Music Reviews

Hank Dogs

Half Smile

spinART

I’m not even going to try and resist the temptation to inform you that Andy here used to do session work with The Sex Pistols, while his wife Piano played with The Slits, even though that has absolutely nothing to do with the music of Hank Dogs. However, it’s a good enough reason to introduce the remaining people in the band, which is Andy’s daughter Lily, and so this is either an impressively functional or a tragically dysfunctional family. Judging by this album, my bets are on the former.

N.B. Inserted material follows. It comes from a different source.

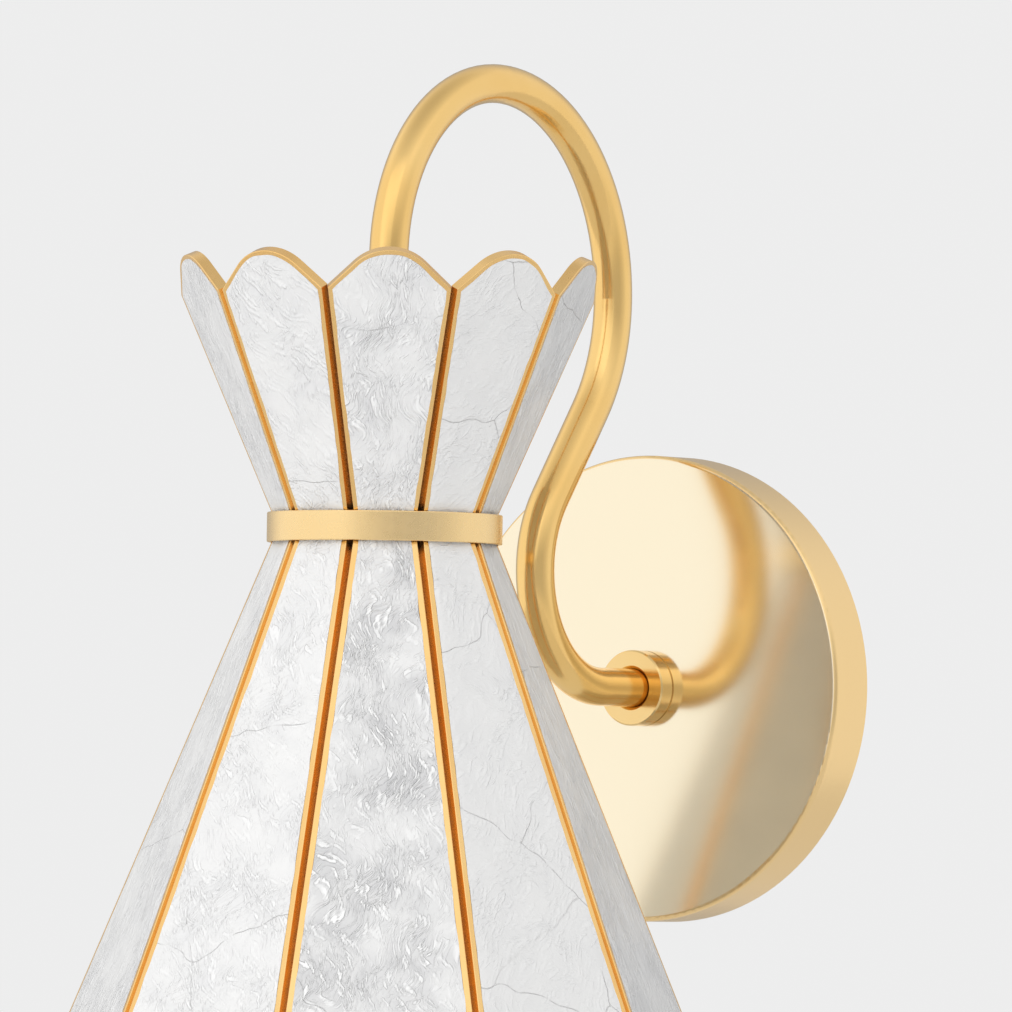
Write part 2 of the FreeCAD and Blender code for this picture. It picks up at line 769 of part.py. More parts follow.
# The screw shell is thin brass rolled into rounded turns that a lamp base fits inside.
SHELL_TOP = f"({CAVITY_TOP} - shell_top_gap)"
THREAD_TOP = f"({SHELL_TOP} - thread_pitch / 2)"
SHELL_IN = "socket_bore / 2"
outer_side = [(f"{SHELL_IN} + socket_foil", SHELL_TOP)]
inner_side = [(SHELL_IN, SHELL_TOP)]
for turn in range(int(number("shell_turns"))):
    for half_turn, bulge in ((0, ""), (1, " + thread_depth")):
        level = f"{THREAD_TOP} - ({turn} + {half_turn} / 2) * thread_pitch"
        outer_side.append((f"{SHELL_IN} + socket_foil{bulge}", level))
        inner_side.append((f"{SHELL_IN}{bulge}", level))
SHELL_LOW = f"{THREAD_TOP} - shell_turns * thread_pitch"
outer_side.append((f"{SHELL_IN} + socket_foil", SHELL_LOW))
inner_side.append((SHELL_IN, SHELL_LOW))
screw_shell = turned("screw_shell", outer_side + inner_side[::-1])
place(screw_shell, y="-arm_reach")
nodes.append(screw_shell)

# A bent brass leaf, flat against the cavity's roof at one end and sprung down at the middle.
contact = new_body("centre_contact")
LEAF_LOW = f"{CAVITY_TOP} - contact_drop"
FOOT_END = "-contact_reach + contact_foot"
leaf = outline(
    new_sketch(contact, "YZ_Plane"),
    (
        ("-contact_reach", CAVITY_TOP),
        ("-contact_reach", f"{CAVITY_TOP} - contact_foil"),
        (FOOT_END, f"{CAVITY_TOP} - contact_foil"),
        (f"{FOOT_END} + contact_ramp", LEAF_LOW),
        ("contact_pad", LEAF_LOW),
        ("contact_pad", f"{LEAF_LOW} + contact_foil"),
        (f"{FOOT_END} + contact_ramp", f"{LEAF_LOW} + contact_foil"),
        (FOOT_END, CAVITY_TOP),
    ),
)
pad(contact, leaf, "contact_width", midplane=True)
place(contact, y="-arm_reach")
nodes.append(contact)

terminals = []
for sign in ("", "-"):
    terminal = turned(
        "terminal",
        (
            ("0", f"{INSULATOR_TOP} - {TERMINAL_DEPTH}"),
            ("terminal_shank / 2", f"{INSULATOR_TOP} - {TERMINAL_DEPTH}"),
            ("terminal_shank / 2", INSULATOR_TOP),
            ("terminal_head / 2", INSULATOR_TOP),
            ("terminal_head / 2", f"{INSULATOR_TOP} + terminal_head_height"),
            ("0", f"{INSULATOR_TOP} + terminal_head_height"),
        ),
    )
    place(terminal, x=f"{sign}terminal_spacing / 2", y="-arm_reach")
    terminals.append(terminal)
nodes.append(group("terminal_screws", terminals))

# ---------------------------------------------------------------- leads through the tube


def path(corners, bend_radius):
    """Straight runs joined by tangent arcs of a list of radii, one for each inner corner."""
    edges = []
    here = corners[0]
    for before, corner, after, radius in zip(corners, corners[1:], corners[2:], bend_radius):
        back = (before - corner).normalize()
        ahead = (after - corner).normalize()
        setback = radius / math.tan(back.getAngle(ahead) / 2)
        start = corner + back * setback
        finish = corner + ahead * setback
        to_middle = (back + ahead).normalize()
        centre_distance = math.hypot(radius, setback)
        middle = corner + to_middle * (centre_distance - radius)
        if (start - here).Length > SAME_PLACE:
            edges.append(Part.LineSegment(here, start).toShape())
        edges.append(Part.Arc(start, middle, finish).toShape())
        here = finish
    edges.append(Part.LineSegment(here, corners[-1]).toShape())
    return Part.Wire(edges)


def flat_to_room(spot, side):
    """A point of the arm's own plane, moved sideways to one of the two leads."""
    return Vector(side * number("lead_spacing") / 2, spot.x, spot.y)


# The leads follow the tube's own bends. Two tangents meet at each corner of this polygon.
rise_angle = Vector(math.sin(lean), math.cos(lean), 0)
top_level = rear_centre.y + rear
shoulder_meet = rise_end + rise_angle * shoulder * math.tan(lean / 2)
bend_corners = (
    Vector(elbow_centre.x - elbow, 0, 0),
    Vector(elbow_centre.x - elbow, elbow + elbow * math.tan(lean / 2), 0),
    shoulder_meet,
    Vector(rear_centre.x + rear, top_level, 0),
    Vector(-number("arm_reach"), top_level, 0),
)
bend_radii = (elbow, elbow, shoulder, rear, front)
lead_bend = number("lead_bend")
splay_bend = number("lead_splay_bend")
exit_y = lead_bend - number("lead_exit") - number(TUBE_START)
splay_level = number(TUBE_END) - splay_bend
lead_end = number("terminal_spacing / 2 - terminal_head / 2 - lead_end_gap")
leads = []
for side in (1, -1):
    corners = [flat_to_room(Vector(exit_y, side * number("lead_tail"), 0), side)]
    corners.append(flat_to_room(Vector(exit_y, 0, 0), side))
    corners.extend(flat_to_room(corner, side) for corner in bend_corners)
    corners.append(flat_to_room(Vector(-number("arm_reach"), splay_level, 0), side))
    corners.append(Vector(side * lead_end, -number("arm_reach"), splay_level))
    radii = (lead_bend, *bend_radii, splay_bend)
    run = path(corners, radii)
    disc = Part.Circle(corners[0], Vector(0, 0, 1), number("lead_diameter / 2")).toShape()
    lead = run.makePipeShell([Part.Wire([disc])], True, False)
    leads.append(lead)
lamp_wires = doc.addObject("Part::Feature", "lamp_wires")
lamp_wires.Label = "lamp_wires"
lamp_wires.Shape = Part.makeCompound(leads)
nodes.append(lamp_wires)

splices = []
for side in (1, -1):
    splice = doc.addObject("Part::Cone", "splice")
    bind(splice, "Radius1", "splice_diameter / 2")
    bind(splice, "Radius2", "splice_tip / 2")
    bind(splice, "Height", "splice_length")
    across = f"{side} * lead_spacing / 2"
    out = f"lead_bend - lead_exit - {TUBE_START}"
    place(splice, x=across, y=out, z=f"{side} * lead_tail", tilt="0" if side > 0 else "180")
    splices.append(splice)
nodes.append(group("wire_connectors", splices))

# ---------------------------------------------------------------- lamp

BULB_TOP = f"({CAVITY_TOP} - contact_drop - bulb_fit)"
BASE_LOW = f"({BULB_TOP} - base_length)"
BULB_CENTRE = f"({BULB_TOP} - bulb_length + bulb_radius)"
NECK_TOP = f"({BASE_LOW} + base_cup_depth - bulb_fit / 2)"


def bulb_side(inset):
    """The glass's profile from neck to pole, drawn in by the wall for the inside."""
    ball = f"(bulb_radius - {inset})"
    neck = f"(bulb_neck_radius - {inset})"
    slope = f"(({ball} * cos(bulb_neck_angle) - {neck}) / sin(bulb_neck_angle))"
    tangent_level = f"({BULB_CENTRE} + {ball} * sin(bulb_neck_angle))"
    return [
        (neck, NECK_TOP),
        (neck, f"{tangent_level} + {slope} * cos(bulb_neck_angle)"),
        (f"{ball} * cos(bulb_neck_angle)", tangent_level),
        (ball, BULB_CENTRE),
        ("0", f"{BULB_CENTRE} - {ball}"),
    ]


GLASS_IN = "(bulb_radius - bulb_glass_wall)"
bulb_glass = turned(
    "bulb_glass",
    bulb_side("0") + bulb_side("bulb_glass_wall")[::-1],
    {2: ("bulb_radius", -1), 3: ("bulb_radius", -1), 5: (GLASS_IN, 1), 6: (GLASS_IN, 1)},
)
place(bulb_glass, y="-arm_reach")
nodes.append(bulb_glass)

BASE_OUT = "base_diameter / 2"
THREAD_START = f"({BULB_TOP} - base_tip_height)"
base_points = [
    ("0", f"{BASE_LOW} + base_cup_depth"),
    ("0", BULB_TOP),
    ("base_tip_radius", BULB_TOP),
    (f"{BASE_OUT} - base_tip_ledge", THREAD_START),
]
for turn in range(int(number("base_turns"))):
    for half_turn, bulge in ((0, " - thread_depth"), (1, "")):
        level = f"{THREAD_START} - base_thread_gap - ({turn} + {half_turn} / 2) * thread_pitch"
        base_points.append((f"{BASE_OUT}{bulge}", level))
base_points += [
    (f"{BASE_OUT} - thread_depth", f"{THREAD_START} - base_thread_gap - base_turns * thread_pitch"),
    (f"{BASE_OUT} - thread_depth / 2", BASE_LOW),
    ("bulb_neck_radius + bulb_fit / 2", BASE_LOW),
    ("bulb_neck_radius + bulb_fit / 2", f"{BASE_LOW} + base_cup_depth"),
]
bulb_base = turned("bulb_base", base_points)
place(bulb_base, y="-arm_reach")
nodes.append(bulb_base)

# ---------------------------------------------------------------- checks and export

doc.recompute()
for thing in doc.Objects:
    if "Invalid" in thing.State or "Error" in thing.State:
        raise RuntimeError(f"{thing.Label} could not be built: {thing.getStatusString()}")
for node in nodes:
    if node.Shape.isNull() or not node.Shape.isValid():
        raise RuntimeError(f"{node.Label} has no sound shape")

os.makedirs("parts", exist_ok=True)
for node in nodes:
    node.Shape.exportStep(f"parts/{node.Label}.step")
print(len(nodes), "sub-parts")
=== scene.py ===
import math

import bpy
from mathutils import Matrix, Vector, noise


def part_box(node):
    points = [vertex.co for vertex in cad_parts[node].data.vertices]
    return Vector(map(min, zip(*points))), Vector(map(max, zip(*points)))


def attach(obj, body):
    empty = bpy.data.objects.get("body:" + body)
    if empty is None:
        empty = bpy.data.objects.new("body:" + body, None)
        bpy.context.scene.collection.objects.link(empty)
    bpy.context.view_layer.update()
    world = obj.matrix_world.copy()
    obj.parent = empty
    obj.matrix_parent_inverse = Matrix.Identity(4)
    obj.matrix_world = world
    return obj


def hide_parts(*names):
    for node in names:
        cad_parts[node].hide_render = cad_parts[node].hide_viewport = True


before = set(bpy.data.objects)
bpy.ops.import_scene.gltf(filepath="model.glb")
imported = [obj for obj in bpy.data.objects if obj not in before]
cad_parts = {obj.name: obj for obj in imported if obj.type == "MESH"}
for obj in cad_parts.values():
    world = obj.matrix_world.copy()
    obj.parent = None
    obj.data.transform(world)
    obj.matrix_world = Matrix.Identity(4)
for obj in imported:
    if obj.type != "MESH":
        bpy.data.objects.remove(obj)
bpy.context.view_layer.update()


# ---- Backplate
# A shallow cup spun from brass sheet and polished to a mirror on its face. Its rim keeps a fine satin.
# Two set screws through the rim hold it to a slotted steel crossbar on the wall.

# The face's tint is paler than the rim's: brass colour with a painted highlight, the washed-out look of the
# bright room that the face mirrors.
PLATE_FACE_TINT_AND_HIGHLIGHT = (0.99, 0.88, 0.66, 1)
PLATE_RIM_TINT = (0.95, 0.68, 0.33, 1)
PLATE_FACE_ROUGHNESS = 0.14
PLATE_RIM_ROUGHNESS = 0.26
SQUARE_TO_ROOM = -0.98
TURNED_AWAY = -0.9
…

Apparently as far removed from punk as you could possibly imagine it, Hank Dogs play Americana the way only a British band can do it. More than a little reminiscent of Indigo Girls, Hank Dogs have a wider scope, introducing Irish influences and an early-R.E.M. layered indie approach to their songwriting, even if the actual delivery of the songs bears no particular trace of this. Piano and Lily’s vocal harmonies are stunning, complex and ethereal, while Andy’s guitar work is subtly impressive. The band’s range is another surprise: from the meditative title track to the redemptive “Whole Way,” Hank Dogs seem to give in to no compromise, making the album they’ve always wanted to make.

Self-made, self-styled and uncompromising folk, then, and so maybe Hank Dogs aren’t as far removed from the punk rock that brought them together as first impressions may suggest. This is far more punk thank Blink-182 can ever even hope to be, and Hank Dogs aren’t even trying. All praise.